--- Begin ---

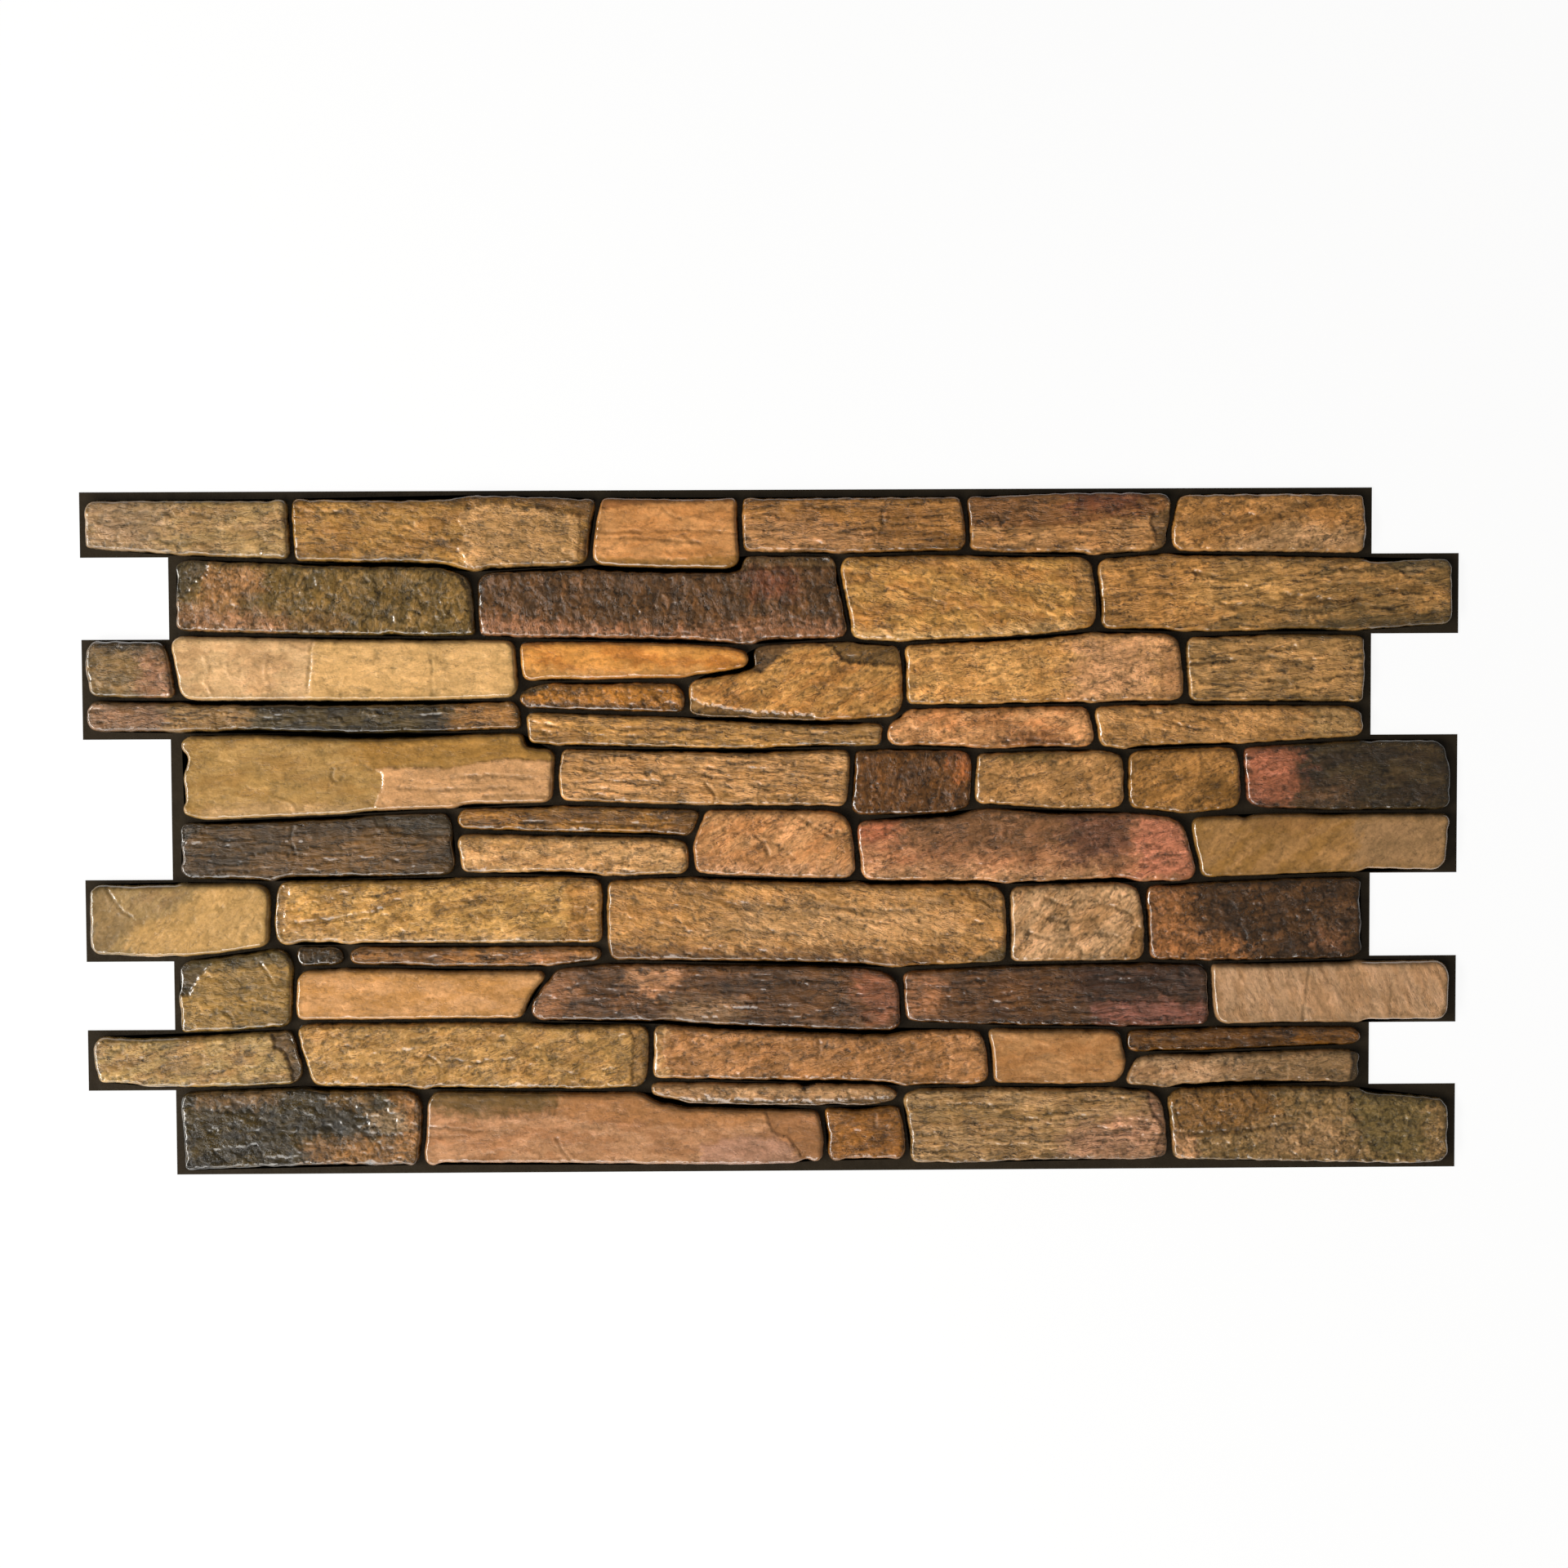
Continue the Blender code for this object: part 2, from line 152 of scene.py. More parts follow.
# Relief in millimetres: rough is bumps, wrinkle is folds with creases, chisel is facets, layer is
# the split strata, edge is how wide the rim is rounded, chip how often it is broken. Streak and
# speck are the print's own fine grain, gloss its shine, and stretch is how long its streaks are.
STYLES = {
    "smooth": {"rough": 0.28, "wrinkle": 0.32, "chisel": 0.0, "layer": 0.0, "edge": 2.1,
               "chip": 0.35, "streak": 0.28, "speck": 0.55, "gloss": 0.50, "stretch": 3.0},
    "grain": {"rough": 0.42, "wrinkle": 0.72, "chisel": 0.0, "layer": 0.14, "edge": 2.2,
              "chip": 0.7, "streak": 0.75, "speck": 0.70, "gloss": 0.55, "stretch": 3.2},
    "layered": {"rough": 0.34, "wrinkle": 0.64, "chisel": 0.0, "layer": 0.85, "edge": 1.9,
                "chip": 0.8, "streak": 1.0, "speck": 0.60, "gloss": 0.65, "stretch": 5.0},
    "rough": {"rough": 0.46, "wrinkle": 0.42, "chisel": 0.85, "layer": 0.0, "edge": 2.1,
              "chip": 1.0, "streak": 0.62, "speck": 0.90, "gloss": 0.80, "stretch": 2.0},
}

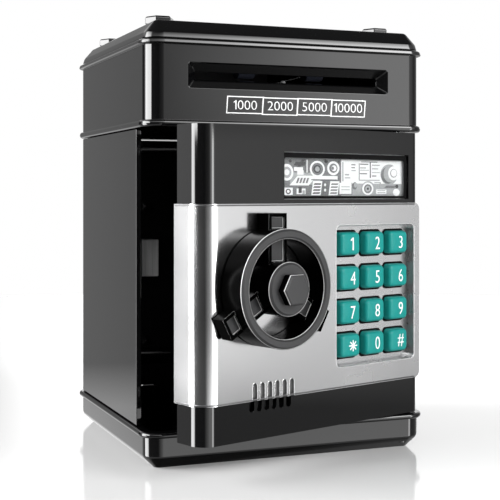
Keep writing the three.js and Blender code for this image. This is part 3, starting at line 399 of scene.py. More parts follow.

--- End ---

[Goal of the exercise]: The records above are to be repeated exactly, in their entirety.

[Written solution]:
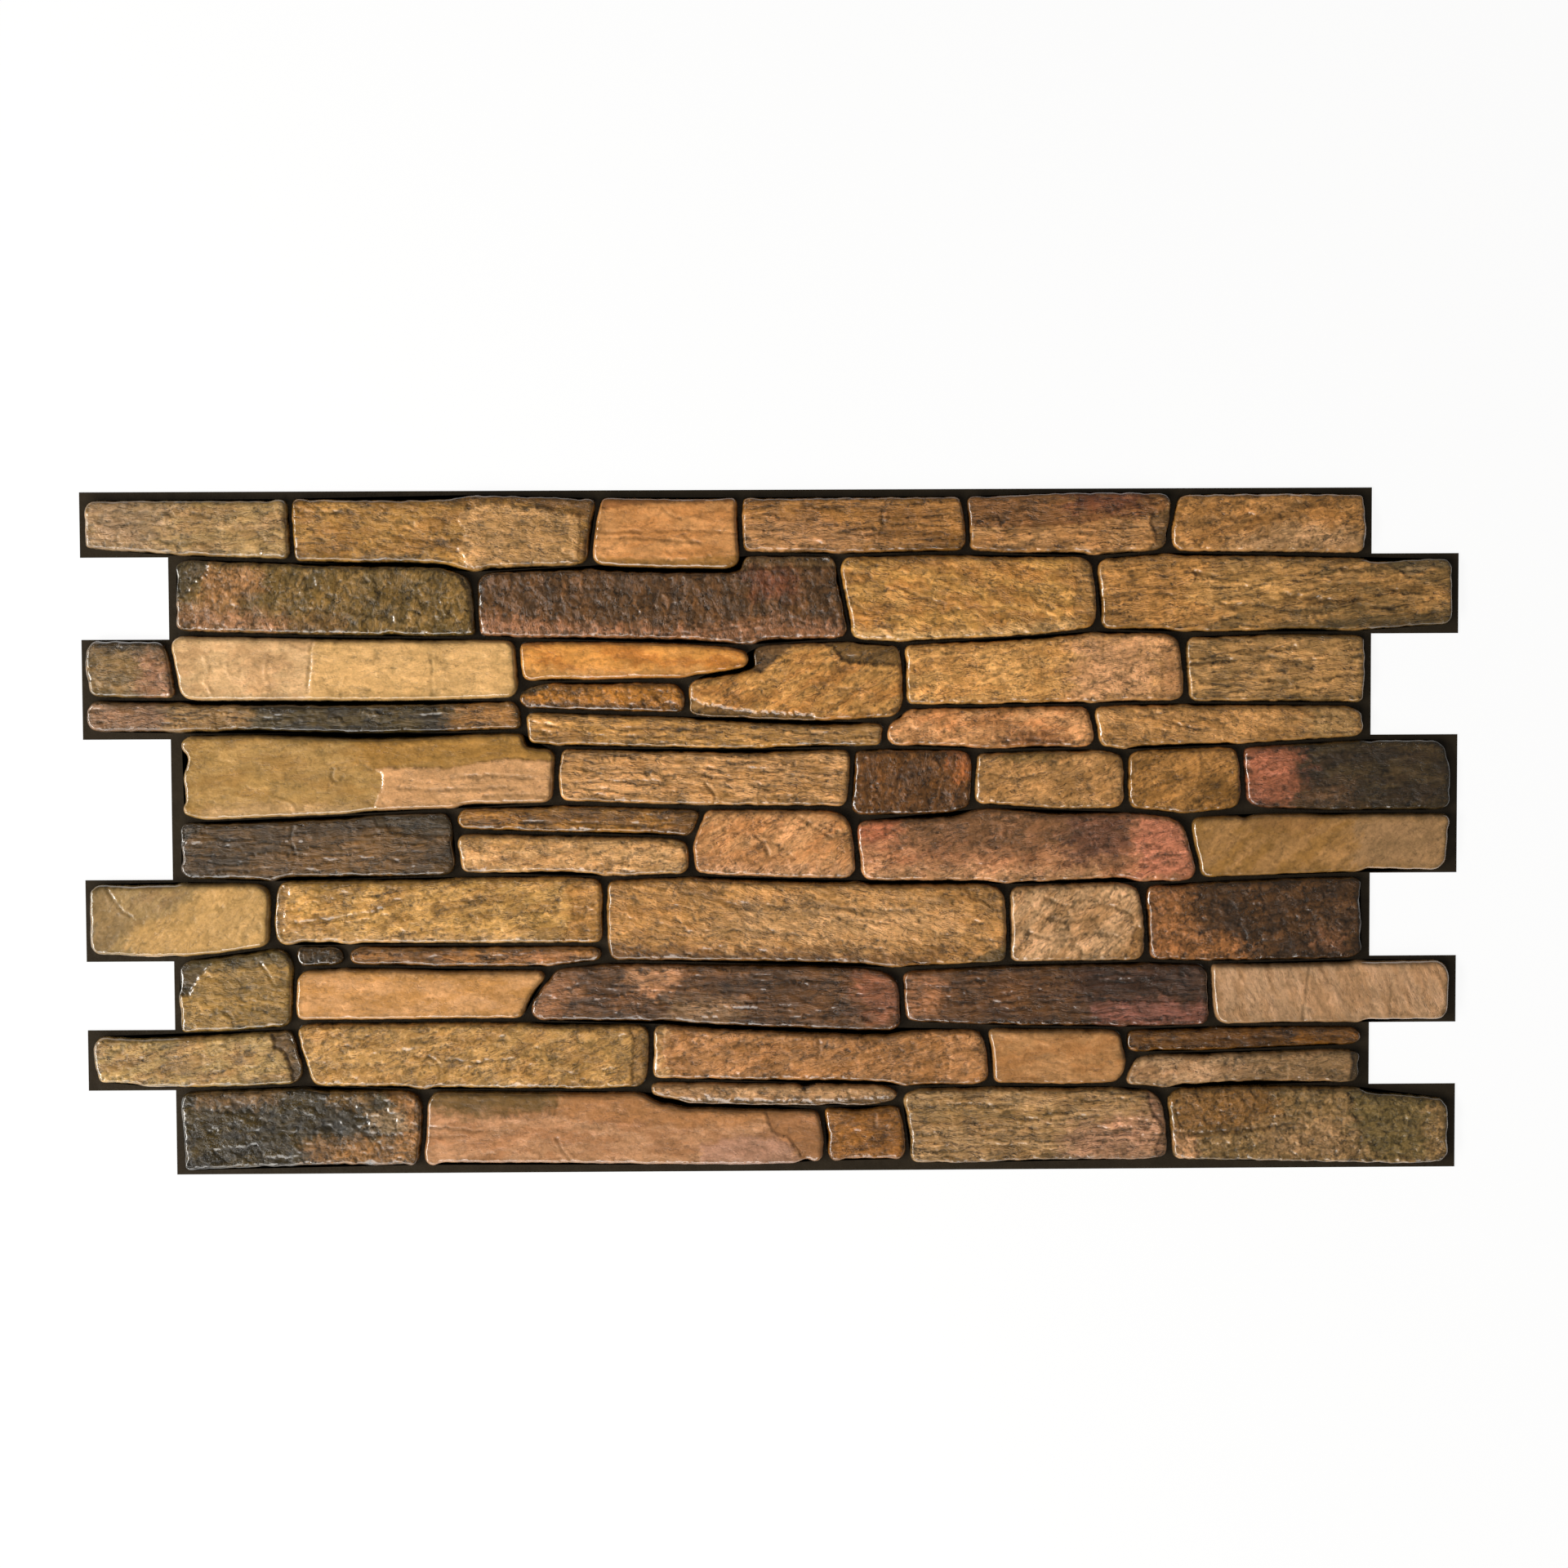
Continue the Blender code for this object: part 2, from line 152 of scene.py. More parts follow.
# Relief in millimetres: rough is bumps, wrinkle is folds with creases, chisel is facets, layer is
# the split strata, edge is how wide the rim is rounded, chip how often it is broken. Streak and
# speck are the print's own fine grain, gloss its shine, and stretch is how long its streaks are.
STYLES = {
    "smooth": {"rough": 0.28, "wrinkle": 0.32, "chisel": 0.0, "layer": 0.0, "edge": 2.1,
               "chip": 0.35, "streak": 0.28, "speck": 0.55, "gloss": 0.50, "stretch": 3.0},
    "grain": {"rough": 0.42, "wrinkle": 0.72, "chisel": 0.0, "layer": 0.14, "edge": 2.2,
              "chip": 0.7, "streak": 0.75, "speck": 0.70, "gloss": 0.55, "stretch": 3.2},
    "layered": {"rough": 0.34, "wrinkle": 0.64, "chisel": 0.0, "layer": 0.85, "edge": 1.9,
                "chip": 0.8, "streak": 1.0, "speck": 0.60, "gloss": 0.65, "stretch": 5.0},
    "rough": {"rough": 0.46, "wrinkle": 0.42, "chisel": 0.85, "layer": 0.0, "edge": 2.1,
              "chip": 1.0, "streak": 0.62, "speck": 0.90, "gloss": 0.80, "stretch": 2.0},
}

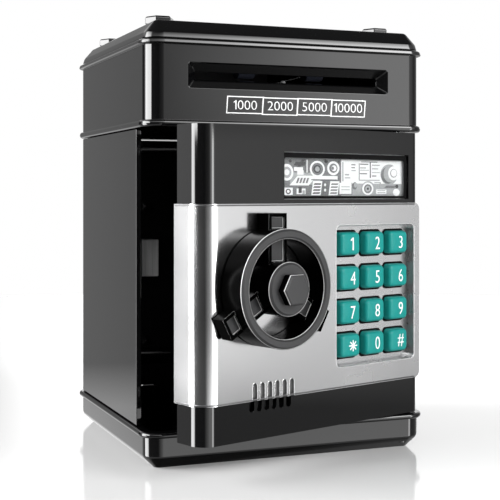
Keep writing the three.js and Blender code for this image. This is part 3, starting at line 399 of scene.py. More parts follow.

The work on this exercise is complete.